First we started out with a couple briskets and 4 chickens.


Then moved on to some sausage a turkey breast and a pork loin.


After smoking up the traditional meats we decided to get creative. We added a loaf of wheat bread and a pan of mac and cheese . The bread was ok, but the macaroni and cheese was INCREDIBLE.

After spending about 20 minutes staring at the various cheeses available at my local HEB and listening to the increasing loud sighing of my 11 year old- I decided on 2 very different cheese. One was the Queso Fresco- it very mild flavor and creamy texture really made it perfect for picking up the smoke flavors. The other cheese was a nutty and gouda-like Ravenno cheese. I wanted to be sure that neither of the cheeses were already smoked because I wanted to be sure that the smoke flavor was mine.


It is so much easier to shred large amounts of cheese in the food processor that I didn't hesitate to pull it out for this.


I made a light roux of 1/4 cup of butter and 1/4 cup of flour
and then added 3 cups of milk.


After the milk started to thicken I added the shredded cheese
and stirred until it was all melted.


The cheese sauce was mixed in with 12 ozs of  cooked large elbow macaroni.

It was all poured into a 9*13 aluminum pan and topped with more shredded Raveno.


The pan was in the smoker with applewood chips for about 2 hours.


The end product was creamy, smokey and delicious. The kids weren't fans of the smokey flavor, but the adults loved it. I will be making this again and SOON. YUMMY!

Smoked Macaroni and Cheese

4 TB flour

4 TB butter
3C whole milk,
4 cups shredded cheese
12 oz of macaroni elbows

Cook macaroni according to package directions.

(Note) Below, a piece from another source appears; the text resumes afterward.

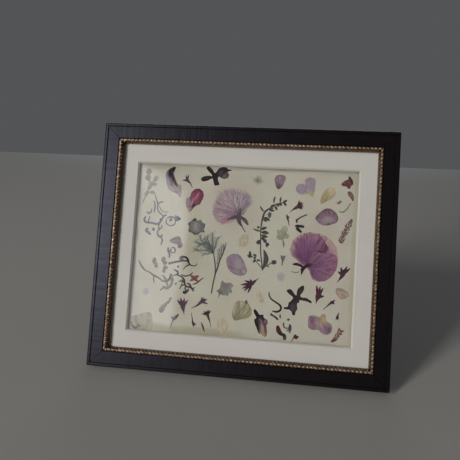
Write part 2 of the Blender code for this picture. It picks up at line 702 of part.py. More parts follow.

Melt butter and add flour. Stir constantly until the flour is fully coated and started to get just a hint of color. Slowly add the milk, whisking constantly. After the milk is incorporated add 3 cups of the shredded cheese. Stir and cook over medium heat until the cheese is melted. Mix the cheese sauce with the cooked macaroni and pour into a 9*13 pan. Top with remaining cup of cheese.  Place in smoker for 2 hours. Let the pan sit for about 10 minutes before serving.